Larissa Feitosa
Imagens: Nah Jereissati
Edição: Larissa Feitosa
LAÇOS
O Alzheimer é uma doença dolorosa. A dor, muitas vezes, não é nem física, mas emocional, e se propaga em uma espiral contagiando a família no entorno. O portador e os familiares padecem não pela debilidade do corpo, mas pela degradação da memória, o que para os filósofos da Antiguidade, equivaleria à agonia da alma.
Gradualmente as memórias se esvaem, como a poeira do tempo. Os familiares são os primeiros a detectar os sinais de esquecimento, o surgimento das falas repetitivas e dos casos de confusão mental afetam não só quem as perde, mas quem delas também era objeto.
O processo desde a identificação dos primeiros sintomas até o diagnóstico é angustiante, mas para quem não quer pensar apenas nas perdas, o Alzheimer pode ser também encarado como uma nova vivência, sobretudo, para quem convive com ela, assistindo e aprendendo a se relacionar com a nova pessoa que surge a partir dos efeitos da doença.
Para quem conheceu Francisca Gadelha Aguiar, carinhosamente chamada de Gadelha, antes da doença, defronta-se com outra pessoa. Ela sempre foi a típica mulher de fibra da família. Trabalhou desde nova para sustentar as três filhas, passou em concurso federal, era casada e se dividia entre as tarefas do trabalho e do lar. De uma forma admirável, sempre foi exemplo de força e coragem para a família pela forma com que conseguia se desdobrar entre os papéis que exercia.
Após a morte do esposo, Dona Gadelha enfrentou dois períodos de depressão. O último, deixou as marcas mais profundas e coincidiu com o surgimento dos primeiros sinais do Alzheimer. A mulher que antes era totalmente independente passou a apresentar sinais graves de esquecimento e falta de atenção e até sofreu acidentes de trânsito que não eram comuns para o desempenho que ela apresentava normalmente. Os lapsos de memória foram aumentando e as filhas decidiram levá-la a alguns médicos.
Depois de exames, visitas a diferentes especialistas, foi comprovado o diagnóstico que alterou toda a rotina da família. As filhas tiveram que tirar a mãe da casa na qual ela morava sozinha, pois agora a assistência precisava ser maior, D. Gadelha devia ser acompanhada e cuidada de perto.
Apesar das tentativas de morar junto da mãe, as filhas não conseguiram a permanência dela em suas casas, pois os surtos de irritabilidade causados pelo Alzheimer não permitiam que D. Gadelha vivesse em locais movimentados. A solução foi comprar um imóvel próximo das filhas e contratar uma cuidadora para administrar as medicações e fazer companhia à D. Gadelha.

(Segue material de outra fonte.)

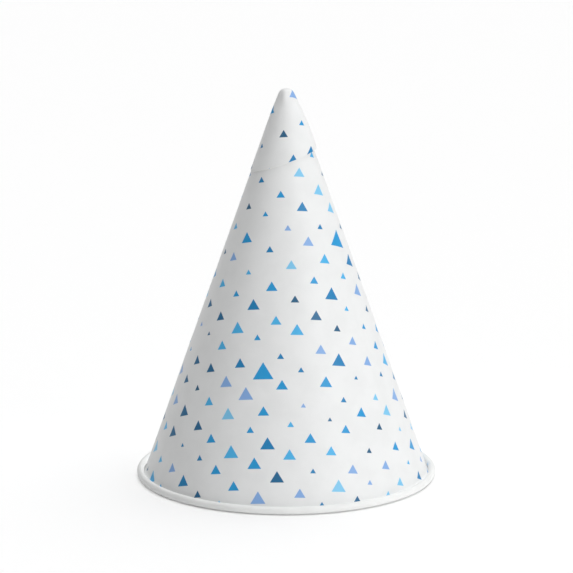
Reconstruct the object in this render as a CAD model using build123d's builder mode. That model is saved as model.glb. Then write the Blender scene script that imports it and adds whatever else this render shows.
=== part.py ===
from build123d import *
import math
import os

# Cone paper cup, standing mouth down on its rolled rim, tip up. Millimetres.
# Azimuths turn counter-clockwise seen from above and start at the back (+Y).

# overall sizes
rim_diameter = 73.0      # outside of the rolled rim
cup_height = 95.5        # underside of the rim to the end of the tip
tip_width = 3.4          # the blunt end, where the cone's side would meet it

# paper
sheet = 0.2              # one ply
lap_angle = 35.0         # how far the outer end laps over the inner end
lap_press = 0.9          # share of a ply the lap stands up, once glued and pressed

# rolled rim
roll_diameter = 2.1
roll_gap = 0.1           # air left between the turns of the roll
roll_tuck = 100.0        # how far the paper's edge runs on inside the roll

# tip wrap, where the outer end of the blank winds on round the tip
wrap_lift = 0.5          # inner face of the wall to outer face of the wrap
wrap_depth = 17.0        # its edge below the tip, on the axis
wrap_slant = 20.0        # its edge rises towards the right by this angle
tip_round = 0.8
tip_floor = 1.8          # folded paper closing the tip
bore_length = 5.0        # plain round bore left in the nose, measured from the tip

# roll and side of the cone follow from the sizes above
roll_radius = roll_diameter / 2
roll_x = rim_diameter / 2 - roll_radius
roll_z = roll_radius
side_x = roll_x - tip_width / 2
side_z = cup_height - roll_z
side_reach = math.hypot(side_x, side_z)
half_angle = math.atan2(side_x, side_z) - math.asin((roll_radius - wrap_lift) / side_reach)
lean_cos = math.cos(half_angle)
lean_sin = math.sin(half_angle)
side_line = lean_cos * roll_x + lean_sin * roll_z - roll_radius

# the paper winds as a spiral of two centres: the second half turns about a moved axis
seam_lift = sheet * lap_press
half_lift = seam_lift / 2
first_axis = Axis.Z
second_axis = Axis((0, half_lift, 0), (0, 0, 1))
back_plane = Plane.YZ
front_plane = Plane(origin=(0, half_lift, 0), x_dir=(0, -1, 0), z_dir=(-1, 0, 0))
lap_plane = back_plane.rotated((0, 0, lap_angle))
slant = Plane.XY.offset(cup_height - wrap_depth).rotated((0, -wrap_slant, 0))
skirt_z = roll_z
skirt_top = cup_height - 3
nose_foot = cup_height - wrap_depth - 8


def side_radius(z, lift):
    # radius of the cone's side at a height, lifted off the inner face of the wall
    return (side_line + lift - lean_sin * z) / lean_cos


def side_section(plane, lift, low, high, shift):
    # half section of a solid cone, from its axis to its side
    foot = side_radius(low, lift) + shift
    head = side_radius(high, lift) + shift
    with BuildSketch(plane) as section:
        with BuildLine():
            Polyline((0, low), (foot, low), (head, high), (0, high), close=True)
        make_face()
    return section.sketch


def nose_section(plane):
    # the same half section with its shoulder rounded
    with BuildSketch(plane) as section:
        with BuildLine():
            foot = (side_radius(nose_foot, wrap_lift), nose_foot)
            Polyline((0, nose_foot), foot, (tip_width / 2, cup_height), (0, cup_height), close=True)
        make_face()
        shoulder = section.vertices().filter_by_position(Axis.Y, cup_height - 0.1, cup_height + 0.1)
        fillet(shoulder.sort_by(Axis.X)[-1], radius=tip_round)
    return section.sketch


def on_roll(centre_x, radius, angle):
    return (centre_x + radius * math.cos(angle), roll_z + radius * math.sin(angle))


def roll_section(plane, shift):
    # the sheet leaves the wall, turns out and up, then tucks inside its own roll
    centre = roll_x + shift
    middle = roll_radius - sheet / 2
    drop = sheet + roll_gap
    moved = centre + drop / 2
    half = sheet / 2
    leave = math.degrees(half_angle) + 180
    leave_in = on_roll(centre, middle + half, math.radians(leave))
    leave_out = on_roll(centre, middle - half, math.radians(leave))
    tuck = math.radians(roll_tuck) + math.pi
    top_in = (side_radius(skirt_z, 0) + shift, skirt_z)
    top_out = (side_radius(skirt_z, sheet) + shift, skirt_z)
    with BuildSketch(plane) as section:
        with BuildLine():
            CenterArc((centre, roll_z), middle + half, leave, 360 - leave)
            CenterArc((moved, roll_z), middle - drop / 2 + half, 0, 180)
            CenterArc((centre, roll_z), middle - drop + half, 180, roll_tuck)
            Line(on_roll(centre, middle - drop + half, tuck), on_roll(centre, middle - drop - half, tuck))
            CenterArc((centre, roll_z), middle - drop - half, 180, roll_tuck)
            CenterArc((moved, roll_z), middle - drop / 2 - half, 0, 180)
            CenterArc((centre, roll_z), middle - half, leave, 360 - leave)
            Line(leave_out, top_out)
            Line(top_out, top_in)
            Line(top_in, leave_in)
        make_face()
    return section.sketch


# inside of the cup, with the step of the inner edge running up its back
with BuildPart() as hollow:
    add(side_section(back_plane, 0, skirt_z - 1, cup_height - bore_length, 0))
    revolve(axis=first_axis, revolution_arc=180)
    add(side_section(front_plane, 0, skirt_z - 1, cup_height - bore_length, half_lift))
    revolve(axis=second_axis, revolution_arc=180)
    add(side_section(back_plane, -sheet, cup_height - bore_length - 1, cup_height - tip_floor, 0))
    revolve(axis=first_axis)

# the nose, its outer wrap cut off along a slanted edge
with BuildPart() as nose:
    add(nose_section(back_plane))
    revolve(axis=first_axis)
    split(bisect_by=slant, keep=Keep.TOP)

# the cup: wound wall, wrapped nose, then the hollow, then the roll
with BuildPart() as cone_cup:
    add(side_section(back_plane, sheet, skirt_z, skirt_top, 0))
    revolve(axis=first_axis, revolution_arc=180)
    add(side_section(front_plane, sheet, skirt_z, skirt_top, half_lift))
    revolve(axis=second_axis, revolution_arc=180 + lap_angle)
    add(nose.part)
    add(hollow.part, mode=Mode.SUBTRACT)
    add(roll_section(lap_plane, 0))
    revolve(axis=first_axis, revolution_arc=180 - lap_angle)
    add(roll_section(front_plane, half_lift))
    revolve(axis=second_axis, revolution_arc=180 + lap_angle)

cone_cup.part.label = "cone_cup"

os.makedirs("parts", exist_ok=True)
export_step(cone_cup.part, "parts/cone_cup.step")
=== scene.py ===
import bpy
import math
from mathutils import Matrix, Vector


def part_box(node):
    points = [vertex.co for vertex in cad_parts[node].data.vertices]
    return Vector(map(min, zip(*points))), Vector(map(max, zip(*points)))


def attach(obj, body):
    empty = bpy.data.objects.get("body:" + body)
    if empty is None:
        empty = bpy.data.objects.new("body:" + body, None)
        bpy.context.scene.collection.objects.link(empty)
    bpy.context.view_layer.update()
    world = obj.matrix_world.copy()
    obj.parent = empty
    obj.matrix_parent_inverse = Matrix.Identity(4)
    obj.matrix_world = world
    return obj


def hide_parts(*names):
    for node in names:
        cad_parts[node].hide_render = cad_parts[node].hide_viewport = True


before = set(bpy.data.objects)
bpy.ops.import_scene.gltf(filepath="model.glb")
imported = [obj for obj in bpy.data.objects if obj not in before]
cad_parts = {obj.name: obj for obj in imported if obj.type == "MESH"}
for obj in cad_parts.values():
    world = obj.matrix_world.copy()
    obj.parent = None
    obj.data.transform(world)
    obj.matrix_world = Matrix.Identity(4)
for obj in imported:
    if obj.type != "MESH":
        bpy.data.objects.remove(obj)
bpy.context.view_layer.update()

cupLow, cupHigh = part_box("cone_cup")
mm = 0.001


def linearColour(hexText):
    # a screen colour written as hex, turned into linear light
    shares = [int(hexText[i:i + 2], 16) / 255 for i in (0, 2, 4)]
    return [s / 12.92 if s <= 0.04045 else ((s + 0.055) / 1.055) ** 2.4 for s in shares] + [1.0]


def plug(socket, value):
    # a socket takes another socket as a link, and anything else as its own value
    if isinstance(value, bpy.types.NodeSocket):
        socket.id_data.links.new(value, socket)
    else:
        socket.default_value = value


def addNode(tree, kind, inputs=None, **settings):
    node = tree.nodes.new(kind)
    for name, value in settings.items():
        setattr(node, name, value)
    for name, value in (inputs or {}).items():
        plug(node.inputs[name], value)
    return node


def calc(operation, *values):
    # the sum goes in the tree that its linked values come from
    tree = next(value.id_data for value in values if isinstance(value, bpy.types.NodeSocket))
    node = addNode(tree, "ShaderNodeMath", operation=operation)
    for socket, value in zip(node.inputs, values):
        plug(socket, value)
    return node.outputs[0]


def plus(first, *others):
    for value in others:
        first = calc("ADD", first, value)
    return first


def times(first, *others):
    for value in others:
        first = calc("MULTIPLY", first, value)
    return first


def minus(first, second):
    return calc("SUBTRACT", first, second)


def over(first, second):
    return calc("DIVIDE", first, second)


def smoothStep(value, low, high, bottom=0.0, top=1.0):
    node = addNode(value.id_data, "ShaderNodeMapRange", interpolation_type="SMOOTHSTEP")
    ends = {"Value": value, "From Min": low, "From Max": high, "To Min": bottom, "To Max": top}
    for name, given in ends.items():
        plug(node.inputs[name], given)
    return node.outputs[0]


def mixNumber(factor, first, second):
    node = addNode(factor.id_data, "ShaderNodeMix", {0: factor, 2: first, 3: second}, data_type="FLOAT")
    return node.outputs[0]


def mixColour(factor, first, second):
    node = addNode(factor.id_data, "ShaderNodeMix", {0: factor, 6: first, 7: second}, data_type="RGBA")
    return node.outputs[2]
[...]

Atualmente, a senhora de olhar ativo, mas de corpo cansado, vive de forma estável, é visitada diariamente pelas filhas que acompanham o tratamento, às visitas ao médico e periodicamente fazem passeios com a mãe para que a qualidade de vida dela não se perca junto com as informações subjetivas. A cuidadora também mantém uma relação de carinho com D. Gadelha, o que faz até com que seja difícil tirar as férias que precisa, pois a paciente e companheira não se adapta a outras pessoas tão bem quanto a ela, uma demonstração de que a doença não rouba os sentimentos.
Além disso, o neto João Lucas Aguiar, estudante de Fisioterapia, visita a avó regularmente para realizar sessões terapêuticas e garantir que o corpo da avó também não esqueça de se movimentar, já que esta nunca foi muito afeita à prática de exercícios.
Conhecendo e conversando com a família na casa de D. Gadelha é perceptível o carinho com que ela é tratada. A principal saudade, segundo os familiares, é da altivez da mulher independente, falante e que hoje parece viver períodos de desligamento do espaço em que vive. Apesar disso, ela lembra dos familiares, de datas especiais, e o mais importante, segundo eles, é que ela em si não se tornou uma memória, ela está presente, para ser cuidada e amada independentemente da memória de quem ela foi.